Begin with the first line of the listing and quote every line through the one containing "height = 2591; // [2480:1:3110]"; give only those lines.

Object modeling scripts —
***

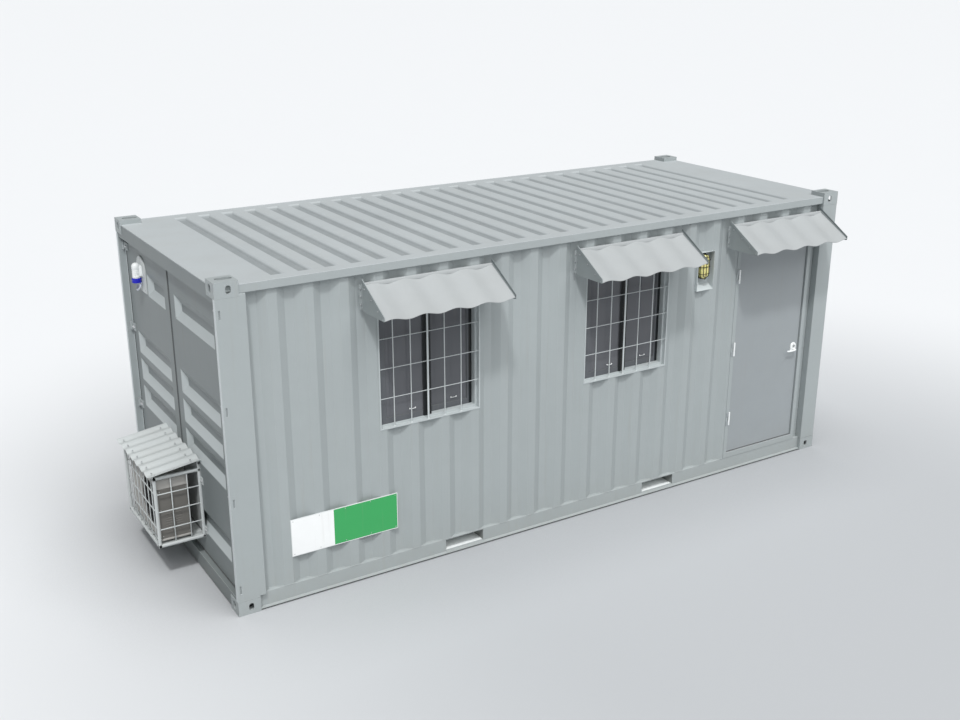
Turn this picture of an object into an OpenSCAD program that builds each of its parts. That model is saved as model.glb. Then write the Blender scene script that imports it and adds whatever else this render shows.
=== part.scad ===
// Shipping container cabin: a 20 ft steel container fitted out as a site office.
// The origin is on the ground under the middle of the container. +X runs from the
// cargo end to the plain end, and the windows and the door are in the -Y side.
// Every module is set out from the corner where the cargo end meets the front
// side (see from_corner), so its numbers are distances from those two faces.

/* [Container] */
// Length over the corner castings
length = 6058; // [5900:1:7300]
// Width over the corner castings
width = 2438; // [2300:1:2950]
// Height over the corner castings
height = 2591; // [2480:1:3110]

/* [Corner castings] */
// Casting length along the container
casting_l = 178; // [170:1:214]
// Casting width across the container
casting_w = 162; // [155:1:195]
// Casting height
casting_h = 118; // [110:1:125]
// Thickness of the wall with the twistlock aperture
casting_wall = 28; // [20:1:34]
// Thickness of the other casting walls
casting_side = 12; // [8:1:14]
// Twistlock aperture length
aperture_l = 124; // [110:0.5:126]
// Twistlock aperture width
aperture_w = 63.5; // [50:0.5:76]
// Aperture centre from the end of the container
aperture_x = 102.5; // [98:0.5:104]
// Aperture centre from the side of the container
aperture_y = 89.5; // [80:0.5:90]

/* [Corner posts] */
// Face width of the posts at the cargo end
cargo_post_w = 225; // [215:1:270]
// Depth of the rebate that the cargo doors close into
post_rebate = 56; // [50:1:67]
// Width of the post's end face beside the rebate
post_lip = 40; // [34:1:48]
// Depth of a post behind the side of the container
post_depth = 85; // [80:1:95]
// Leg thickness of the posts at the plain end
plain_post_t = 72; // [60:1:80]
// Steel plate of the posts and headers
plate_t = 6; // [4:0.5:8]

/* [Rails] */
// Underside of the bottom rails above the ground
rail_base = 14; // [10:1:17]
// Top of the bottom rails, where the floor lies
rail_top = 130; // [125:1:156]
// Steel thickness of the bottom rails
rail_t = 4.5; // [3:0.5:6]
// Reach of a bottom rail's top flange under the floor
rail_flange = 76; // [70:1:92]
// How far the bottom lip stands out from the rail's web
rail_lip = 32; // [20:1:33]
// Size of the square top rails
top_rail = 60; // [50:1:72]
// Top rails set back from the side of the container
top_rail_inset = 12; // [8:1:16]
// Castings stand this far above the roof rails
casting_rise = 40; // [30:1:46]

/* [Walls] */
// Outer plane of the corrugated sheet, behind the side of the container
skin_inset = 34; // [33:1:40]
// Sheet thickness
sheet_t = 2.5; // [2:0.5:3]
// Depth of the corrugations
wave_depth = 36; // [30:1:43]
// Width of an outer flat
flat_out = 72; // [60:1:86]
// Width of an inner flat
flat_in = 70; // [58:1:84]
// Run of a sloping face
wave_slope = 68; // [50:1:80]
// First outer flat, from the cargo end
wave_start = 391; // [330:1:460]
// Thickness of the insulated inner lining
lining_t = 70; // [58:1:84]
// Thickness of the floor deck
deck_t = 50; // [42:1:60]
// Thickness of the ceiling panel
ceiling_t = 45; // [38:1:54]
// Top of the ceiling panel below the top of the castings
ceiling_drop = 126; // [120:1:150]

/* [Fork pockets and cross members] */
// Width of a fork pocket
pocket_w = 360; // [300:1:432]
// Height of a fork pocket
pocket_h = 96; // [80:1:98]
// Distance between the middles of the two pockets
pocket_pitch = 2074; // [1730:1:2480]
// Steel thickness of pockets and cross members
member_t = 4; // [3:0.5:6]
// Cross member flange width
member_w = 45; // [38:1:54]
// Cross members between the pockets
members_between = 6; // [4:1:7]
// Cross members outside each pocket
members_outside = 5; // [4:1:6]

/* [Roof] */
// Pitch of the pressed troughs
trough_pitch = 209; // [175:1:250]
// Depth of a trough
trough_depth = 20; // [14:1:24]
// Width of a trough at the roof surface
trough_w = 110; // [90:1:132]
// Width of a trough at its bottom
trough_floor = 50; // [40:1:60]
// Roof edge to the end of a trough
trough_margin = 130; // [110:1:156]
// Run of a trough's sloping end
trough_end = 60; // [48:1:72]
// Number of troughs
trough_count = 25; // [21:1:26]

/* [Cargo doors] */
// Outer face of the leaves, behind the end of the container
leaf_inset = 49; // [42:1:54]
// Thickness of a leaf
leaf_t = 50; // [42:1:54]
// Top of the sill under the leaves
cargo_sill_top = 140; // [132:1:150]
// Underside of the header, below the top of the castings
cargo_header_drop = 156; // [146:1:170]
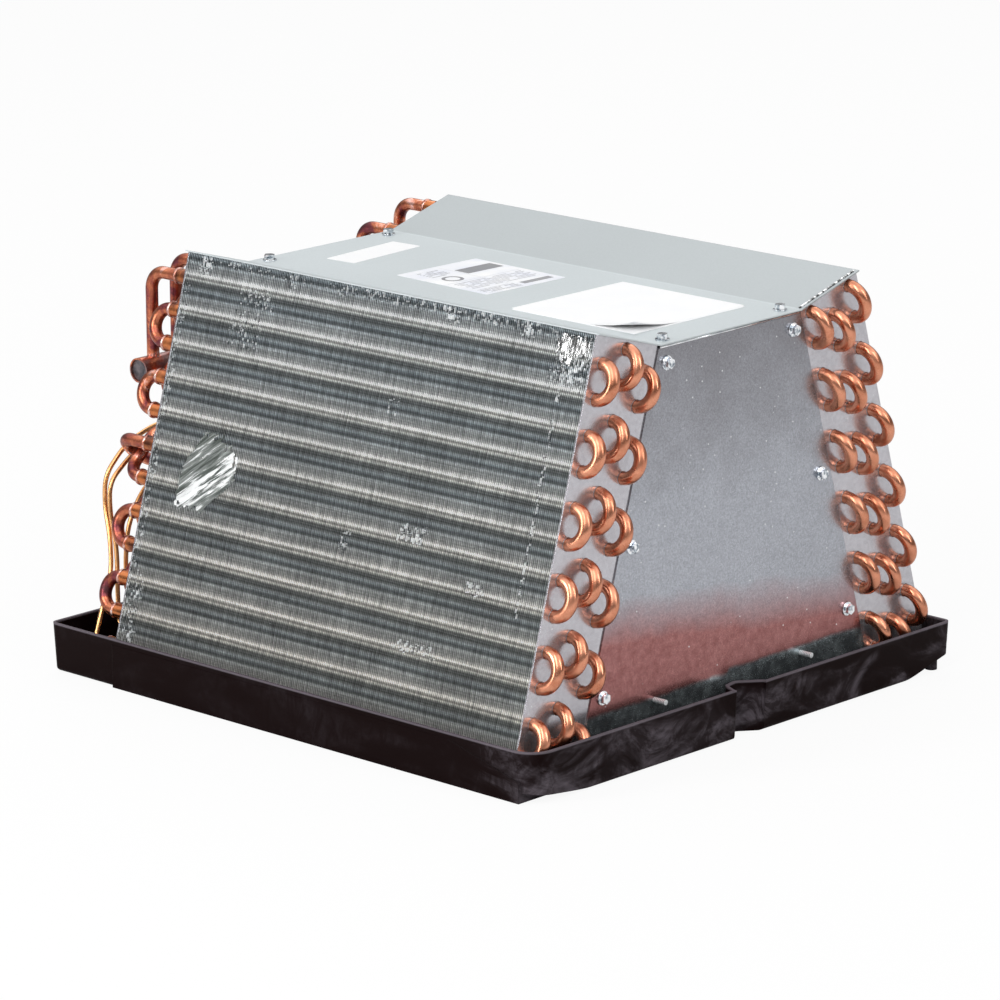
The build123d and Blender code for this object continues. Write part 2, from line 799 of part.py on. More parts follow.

***

Exercise answer —
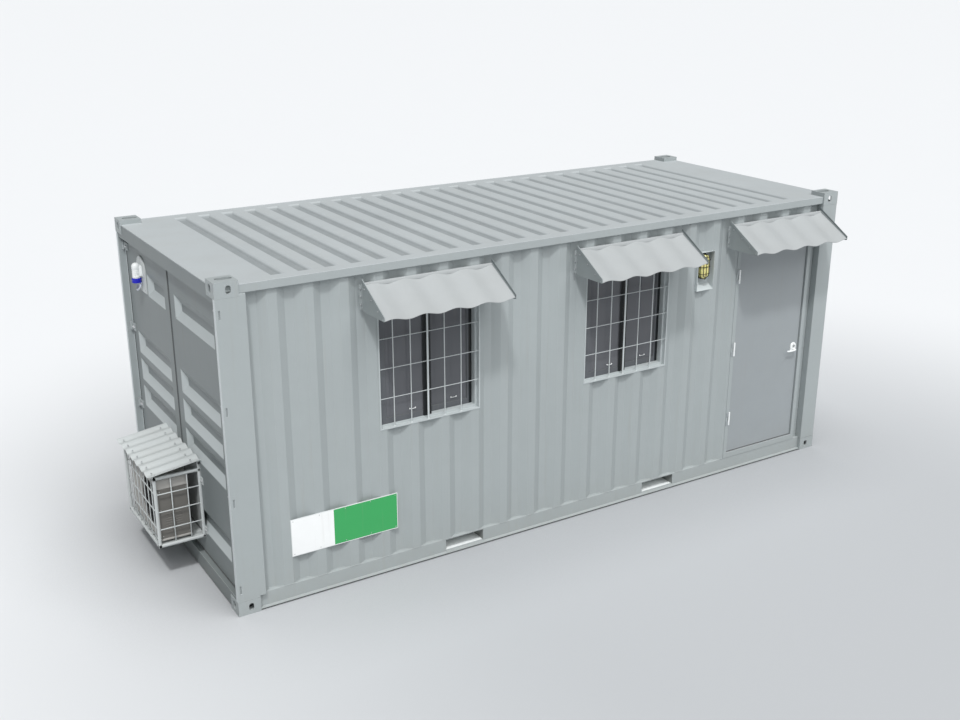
Turn this picture of an object into an OpenSCAD program that builds each of its parts. That model is saved as model.glb. Then write the Blender scene script that imports it and adds whatever else this render shows.
=== part.scad ===
// Shipping container cabin: a 20 ft steel container fitted out as a site office.
// The origin is on the ground under the middle of the container. +X runs from the
// cargo end to the plain end, and the windows and the door are in the -Y side.
// Every module is set out from the corner where the cargo end meets the front
// side (see from_corner), so its numbers are distances from those two faces.

/* [Container] */
// Length over the corner castings
length = 6058; // [5900:1:7300]
// Width over the corner castings
width = 2438; // [2300:1:2950]
// Height over the corner castings
height = 2591; // [2480:1:3110]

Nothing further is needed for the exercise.